On another evening we watched some Kathakali Dance Theater and went backstage to see the actors get ready. Afterward came some traditional Keralan martial arts, which rendered us speechless because they were so dangerous! Sword fighting with metal swords that shot sparks when they hit one another hard. Lots of flips and jumps and spears and a knife fight and the kids were ecstatic. Kai, Kenya and Leafy were called to be volunteers as one man long jumped over ten people. 

We got in another car and drove to Madurai, down the steep mountains of the Western through long South Indian plains covered with egrets and herons, past giant trees filled with bats, past churches and temples, through dusty hot towns. In Madurai we stayed the night, then flew to Chennai (no train tickets available.) And now we are almost home. It has been beautiful- that kind of restful, unifying trip that we love. But we are all eager to get home and be in our sweet wooden house in Pai, reunited with Wookie and ready for normal life to begin again.
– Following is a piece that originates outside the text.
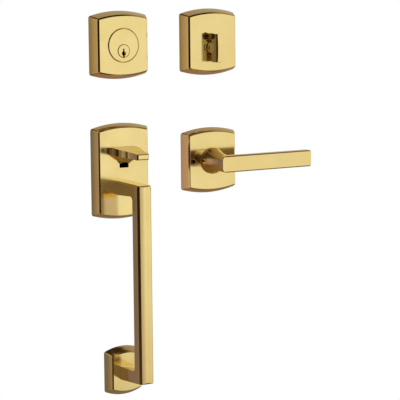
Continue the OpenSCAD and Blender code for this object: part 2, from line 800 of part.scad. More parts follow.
module thumb_bracket() {
    color(steel) difference() {
        union() {
            // base on the back of the escutcheon's face
            slab(rose_inner, rose_inner - plate_t) bracket_outline(bracket_w, bracket_rim);
            for (s = [1, -1]) side_cut(ear_t, s * (ear_x + ear_t / 2)) polygon(rounded(
                [[rose_inner - 0.1, pivot_z - ear_h / 2, 0], [rose_inner - 0.1, pivot_z + ear_h / 2, 0],
                [-pivot_y - ear_back, pivot_z + 4, 3.4], [-pivot_y - ear_back, pivot_z - 4, 3.4]]));
        }
        // window for the liner and the stem
        slab(rose_depth, rose_inner - 2 * plate_t) bracket_outline(2 * ear_x, 0);
        translate([0, pivot_y, pivot_z]) rotate([0, 90, 0])
            cylinder(r = pivot_r, h = bracket_w, center = true);
        for (s = [1, -1]) rod(bracket_screw_r + gap / 2, rose_depth, 0, s * bracket_screw_x, pivot_z);
    }
}

// Rectangle round the slot, with a rim above and below it
module bracket_outline(w, rim) {
    low = slot_low - liner_t - rim;
    translate([-w / 2, low]) square([w, thumb_z + 2.4 + rim - low]);
}

// Dark liner that closes the slot round the stem: two cheeks, a floor and a low rear wall
module slot_liner() {
    color(nylon) difference() {
        side_cut(2 * ear_x) polygon([[rose_inner, slot_low - liner_t], [rose_inner, pivot_z + ear_h / 2],
            [-pivot_y, pivot_z + ear_h / 2], [-liner_back, pivot_z], [-liner_back, slot_low - liner_t]]);
        side_cut(2 * (ear_x - liner_t)) polygon([[rose_depth, slot_low], [rose_depth, 2 * ear_h],
            [-liner_back - over, 2 * ear_h], [-liner_back - over, liner_rear_h],
            [liner_t - liner_back, liner_rear_h], [liner_t - liner_back, slot_low]]);
        translate([0, pivot_y, pivot_z]) rotate([0, 90, 0])
            cylinder(r = pivot_r, h = bracket_w, center = true);
    }
}

module bracket_screws() {
    color(steel) for (s = [1, -1]) translate([s * bracket_screw_x, 0, pivot_z])
        turned([[0, rose_inner + 1], [bracket_screw_r * tap_ratio, rose_inner + 1],
            [bracket_screw_r * tap_ratio, rose_inner - plate_t], [2.6, rose_inner - plate_t],
            [2.4, rose_inner - plate_t - 1.4], [0, rose_inner - plate_t - 1.7]], 32);
}

// Torsion spring beside the bracket, on the long end of the pivot pin
module thumb_spring() {
    color(spring_steel) translate([ear_x + ear_t + 0.2, pivot_y, pivot_z]) rotate([0, 90, 0])
        coil(pivot_r + 0.8, spring_wire_r, spring_w, 4, 6, 14);
}

// C-shaped grip: side profile crossed with its section seen from above and with two rounded ends
module grip() {
    inner = grip_reach - grip_t;
    top = -grip_top;
    foot = lower_post_z - lower_post_h / 2;
    side_x = grip_w / 2;
    edge = grip_reach - grip_bevel - grip_crown;
    color(brass) difference() {
        intersection() {
            side_cut(grip_w) polygon(rounded([[rose_depth, top, 0], [grip_reach, top - post_taper * 0.6, 2],
                [grip_reach, foot + foot_rise, 2], [lower_depth, foot, 0],
                [lower_depth, foot + lower_post_h, 0],
                [inner, foot + lower_post_h + post_taper * 0.4, grip_fillet],
                [inner, top - upper_post_h + post_taper, grip_fillet],
                [rose_depth, top - upper_post_h, 0]]));
            translate([0, 0, foot - over]) linear_extrude(top - foot + 2 * over) polygon(concat(
                [[-side_x, 0], [-side_x, -edge]],
                [for (i = [-4:4]) let (t = i / 4)
                    [t * (side_x - grip_bevel), grip_crown * t * t - grip_reach]],
                [[side_x, -edge], [side_x, 0]]));
            translate([0, -lower_depth, foot])
                rotate([-atan(foot_rise / (grip_reach - lower_depth)), 0, 0]) grip_end();
            translate([0, -rose_depth, top])
                rotate([-atan(post_taper * 0.6 / (grip_reach - rose_depth)), 180, 0]) grip_end();
        }
        rod(grip_bolt_r, rose_depth + bolt_bite + 2, 0, 0, grip_bolt_z());
        rod(grip_bolt_r, lower_depth + bolt_bite + 2, 0, 0, lower_post_z);
    }
}

// Long prism with its two lower edges rounded, for the ends of the grip
module grip_end() {
    side_x = grip_w / 2 + 0.1;
    slab(2 * grip_reach, -2 * grip_reach) polygon(rounded([[-side_x, -0.1, grip_corner],
        [side_x, -0.1, grip_corner], [side_x, 2 * lower_rose_drop, 0],
        [-side_x, 2 * lower_rose_drop, 0]]));
}

module grip_bolt() {
    seat = rose_inner - grip_pad_t;
    head_back = seat - 3.6;
    color(steel) translate([0, 0, grip_bolt_z()]) difference() {
        turned([[0, rose_depth + bolt_bite], [grip_bolt_r - 0.1, rose_depth + bolt_bite],
            [grip_bolt_r - 0.1, seat], [grip_bolt_r * 1.9, seat], [grip_bolt_r * 1.9, head_back + 0.4],
            [grip_bolt_r * 1.7, head_back], [0, head_back]]);
        // hexagon socket
        slab(seat - 1, head_back - over) circle(r = grip_bolt_r * 0.95, $fn = 6);
    }
}

// Tapped posts behind the escutcheon that take the inside trim's long screws
module escutcheon_posts() {
    color(satin_brass) for (s = [1, -1]) translate([s * latch_screw_x, 0, 0]) difference() {
        turned([[0, -post_back], [post_r - 0.5, -post_back], [post_r, 0.5 - post_back],
            [post_r, post_seat], [0, post_seat]]);
        rod(latch_screw_r * tap_ratio, post_seat - 1, -post_back - over);
    }
}

module lower_rose() {
    color(brass) difference() {
        at_lower_rose()
            arched_cover(lower_w, lower_h, lower_arch_r, lower_depth, lower_arch_lean, rose_bevel);
        rod(grip_bolt_r + gap, lower_depth + over, 0, 0, lower_post_z);
    }
}

module lower_plate() {
    color(steel) translate([0, 0, lower_post_z]) difference() {
        slab(lower_inner, lower_inner - plate_t)
            polygon(rounded(box_corners(lower_plate_w, lower_plate_w, 3)));
        rod(grip_bolt_r + gap, lower_depth, 0);
    }
}

module lower_bolt() {
    color(steel) translate([0, 0, lower_post_z]) turned([[0, lower_depth + bolt_bite],
        [grip_bolt_r - 0.1, lower_depth + bolt_bite], [grip_bolt_r - 0.1, 0.8 - stud_back],
        [grip_bolt_r - 0.9, -stud_back], [0, -stud_back]]);
}

module lower_nut() {
    front = lower_inner - plate_t;
    back = front - nut_h;
    color(steel) translate([0, 0, lower_post_z]) difference() {
        intersection() {
            slab(front, back) circle(r = nut_r, $fn = 6);
            turned([[0, front], [nut_r, front], [nut_r, back + 0.6], [nut_r - 0.9, back], [0, back]]);
        }
        rod(grip_bolt_r, lower_inner, -over);
    }
}

// Inside lever

module lever_cover() {
    color(brass) at_lever() difference() {
        arched_cover(rose_w, rose_h, arch_r, rose_depth, arch_lean, rose_bevel);
        cover_hole(shank_r + bushing_t + 0.05, rose_depth, 0.2);
        for (s = [1, -1]) rod(latch_hole_r, rose_depth + over, 0, s * latch_screw_x);
    }
}

module lever_bushing() {
    rim_back = rose_inner - bushing_t;
    bush_r = shank_r + bushing_t;
    color(nylon) at_lever() difference() {
        turned([[0, rim_back], [bush_r + bushing_rim, rim_back], [bush_r + bushing_rim, rose_inner],
            [bush_r, rose_inner], [bush_r, rose_depth - 0.2], [0, rose_depth - 0.2]]);
        rod(shank_r + run_fit, rose_depth + over, 0);
    }
}

module lever_handle() {
    back = blade_front - blade_t;
    foot = rose_depth + face_gap;
    neck_foot = foot + hub_band;
    half_h = blade_h / 2;
    color(brass) at_lever() difference() {
        union() {
            intersection() {
                slab(blade_front, back) polygon(rounded([[-blade_heel, -half_h, heel_r],
                    [blade_l, -half_h, tip_r], [blade_l, half_h, tip_r], [-blade_heel, half_h, heel_r]]));
                side_cut(3 * blade_l) polygon([[back, blade_back_bevel - half_h],
                    [back + blade_back_bevel, -half_h], [blade_front - blade_bevel, -half_h],
                    [blade_front, blade_bevel - half_h], [blade_front, half_h - blade_bevel],
                    [blade_front - blade_bevel, half_h], [back + blade_back_bevel, half_h],
                    [back, half_h - blade_back_bevel]]);
            }
            // trumpet-shaped neck
            turned(concat([[0, foot], [hub_r - 0.5, foot], [hub_r, foot + 0.5], [hub_r, neck_foot]],
                [for (i = [1:8]) let (t = i / 8)
                    [neck_r + (hub_r - neck_r) * pow(1 - t, 2), neck_foot + t * (back - neck_foot)]],
                [[neck_r, back + blade_t / 2], [0, back + blade_t / 2]]));
            rod(shank_r, foot + over, 0);
        }
        // square socket and set screw hole
        slab(foot + socket_d, -over) rect(spindle_w + 0.1, spindle_w + 0.1);
        translate([0, -foot - set_screw_y, -hub_r - over]) cylinder(r = set_screw_r + 0.1, h = hub_r);
        // groove for the retaining clip
        difference() {
            rod(shank_r + over, lever_clip_front + clip_play, lever_clip_front - clip_t - clip_play);
            rod(lever_groove_r, foot, -over);
        }
    }
}

module lever_clip() {
    color(spring_steel) at_lever() difference() {
        rod(shank_r + 1.6, lever_clip_front, lever_clip_front - clip_t);
        rod(lever_groove_r + 0.02, rose_depth, 0);
        slab(rose_depth, 0) translate([0, -shank_r]) rect(lever_groove_r * 1.4, lever_groove_r);
    }
}

module lever_set_screw() {
    low = -spindle_w / 2 - 0.2 - set_screw_l;
    color(spring_steel) at_lever() translate([0, -rose_depth - face_gap - set_screw_y, low]) difference() {
        cylinder(r = set_screw_r, h = set_screw_l);
        translate([0, 0, -over]) cylinder(r = set_screw_r * 0.6, h = set_screw_l / 2 + over, $fn = 6);
    }
}

module lever_spindle() {
    color(steel) at_lever() slab(rose_depth + 12, -spindle_back)
        polygon(rounded(box_corners(spindle_w, spindle_w, 0.6)));
}

// Mounting plate with tubes for the screws and a stop for the spring
module lever_plate() {
    color(steel) at_lever() difference() {
        union() {
            slab(plate_t, 0) polygon(rounded(box_corners(lever_plate_w, lever_plate_h, 5)));
            for (s = [1, -1]) rod(screw_tube_r, rose_inner - 2.5, 0, s * latch_screw_x);
            rod(stop_r, plate_t + 2.6, 0, 0, 2 - lever_plate_h / 2);
        }
        rod(shank_r + 0.6, rose_depth, -over);
        for (s = [1, -1]) rod(latch_screw_r + gap, rose_depth, -over, s * latch_screw_x);
    }
}

// Arm fixed on the spindle behind the plate, with the tab that works the spring
module drive_plate() {
    color(steel) at_lever() difference() {
        slab(-face_gap, -face_gap - plate_t) {
            circle(r = drive_plate_r);
            translate([0, drive_arm_h / 2]) rect(drive_arm_w, drive_arm_h);
        }
        slab(rose_depth, -face_gap - plate_t - over) rect(spindle_w, spindle_w);
    }
}

module lever_spring() {
    color(spring_steel) at_lever() translate([0, -plate_t - 0.1, 0]) rotate([90, 0, 0])
        coil(shank_r + 1.9, spring_wire_r, 2.9, 2, 6, 24);
}

module lever_screws() {
    head_front = rose_depth - latch_sink;
    color(dark_brass) at_lever() for (s = [1, -1]) translate([s * latch_screw_x, 0, 0]) difference() {
        turned([[0, -lever_screw_back], [latch_screw_r - 0.5, -lever_screw_back],
            [latch_screw_r, 0.6 - lever_screw_back], [latch_screw_r, rose_inner - 2],
            [latch_head_r, rose_inner - 2], [latch_head_r, head_front - 0.5],
            [latch_head_r - 0.4, head_front], [0, head_front + 0.1]], 48);
        crossed_recess(head_front, latch_head_r);
    }
}

deadbolt_cover();
cylinder_body();
key_plug();
key_pins();
driver_pins();
pin_springs();
pin_cover();
plug_cap();
tailpiece();
turn_cover();
turn_plate();
thumbturn();
turn_spindle();
turn_clip();
turn_washer();
turn_screws();
escutcheon();
thumb_lever();
thumb_pivot();
thumb_bracket();
slot_liner();
bracket_screws();
thumb_spring();
grip();
grip_bolt();
escutcheon_posts();
lower_rose();
lower_plate();
lower_bolt();
lower_nut();
lever_cover();
lever_handle();
lever_bushing();
lever_spindle();
lever_set_screw();
lever_plate();
lever_spring();
drive_plate();
lever_clip();
lever_screws();
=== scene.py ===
"""Looks for a polished brass entry door handleset: four trims laid out on one door face."""
import json
import math

import bpy
from mathutils import Matrix, Vector


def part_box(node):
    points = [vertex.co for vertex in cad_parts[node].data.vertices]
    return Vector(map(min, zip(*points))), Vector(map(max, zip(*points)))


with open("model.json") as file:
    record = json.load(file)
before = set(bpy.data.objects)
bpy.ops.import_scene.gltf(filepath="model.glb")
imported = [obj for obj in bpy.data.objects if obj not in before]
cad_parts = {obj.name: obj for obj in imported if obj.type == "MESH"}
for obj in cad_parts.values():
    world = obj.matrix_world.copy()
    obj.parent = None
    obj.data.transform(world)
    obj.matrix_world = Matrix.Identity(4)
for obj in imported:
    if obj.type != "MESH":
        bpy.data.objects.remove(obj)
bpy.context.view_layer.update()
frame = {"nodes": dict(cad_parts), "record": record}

MM = 0.001
IMAGE_PIXELS = 400

# Camera, from a fit to the photograph's corners
CAMERA_AZIMUTH = -30.1
CAMERA_ELEVATION = 7.64
CAMERA_ROLL = -0.54
CAMERA_DISTANCE = 1.84
CAMERA_FOCAL_PIXELS = 1801
CAMERA_TARGET = Vector((0.0919, 0.0, -0.0408))
SENSOR_MM = 36.0

# Colours, linear. A metal or plastic varies faintly between its light and its deep tone
BRASS_LIGHT = (0.90, 0.735, 0.315, 1)
BRASS_DEEP = (0.86, 0.685, 0.275, 1)
# Painted shade: the colour of the faces towards the door, darkened as if in the shade of the gap before the
# door
BRASS_BACK_PAINTED_SHADE = (0.34, 0.25, 0.135, 1)
SATIN_BRASS_LIGHT = (0.66, 0.50, 0.20, 1)
SATIN_BRASS_DEEP = (0.58, 0.43, 0.17, 1)
STEEL_LIGHT = (0.56, 0.57, 0.58, 1)
STEEL_DEEP = (0.50, 0.51, 0.54, 1)
SPRING_STEEL_LIGHT = (0.20, 0.20, 0.21, 1)
SPRING_STEEL_DEEP = (0.14, 0.14, 0.16, 1)
# Painted shade: the screw heads' brass darkened as if in the shadow of their recessed holes
SCREW_PAINTED_SHADE_LIGHT = (0.19, 0.115, 0.05, 1)
SCREW_PAINTED_SHADE_DEEP = (0.14, 0.085, 0.04, 1)
NYLON_LIGHT = (0.012, 0.012, 0.013, 1)
NYLON_DEEP = (0.0108, 0.0108, 0.0117, 1)
FLOOR_COLOUR = (0.8, 0.78, 0.75, 1)
WHITE = (1, 1, 1, 1)

# Roughness, from the glossiest spots to the dullest
POLISHED = (0.10, 0.17)
SATIN = (0.28, 0.40)
PLATED = (0.30, 0.42)
OILED = (0.30, 0.45)
BURNISHED = (0.20, 0.32)
MOULDED = (0.42, 0.58)
BACK_ROUGHNESS = 0.45
FLOOR_ROUGHNESS = 0.9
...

I want to work in the mornings, to cook my own food, to eat salad (all the salad!) To speak Thai and to be back with our friends. 

Today I'm thankful for:

- Resurrection- Jesus who cannot be suppressed by death or earth or stone or any force. 
- Girls who turn 14 in a jeep and don't complain.
- Amazing South Indian accents and mannerisms.
- The best food I have eaten, ever, in life, ever.
- Ideas, dreams, words, and poems. 
- Chinua, who is beautiful and wise and such a good husband for a girl like me.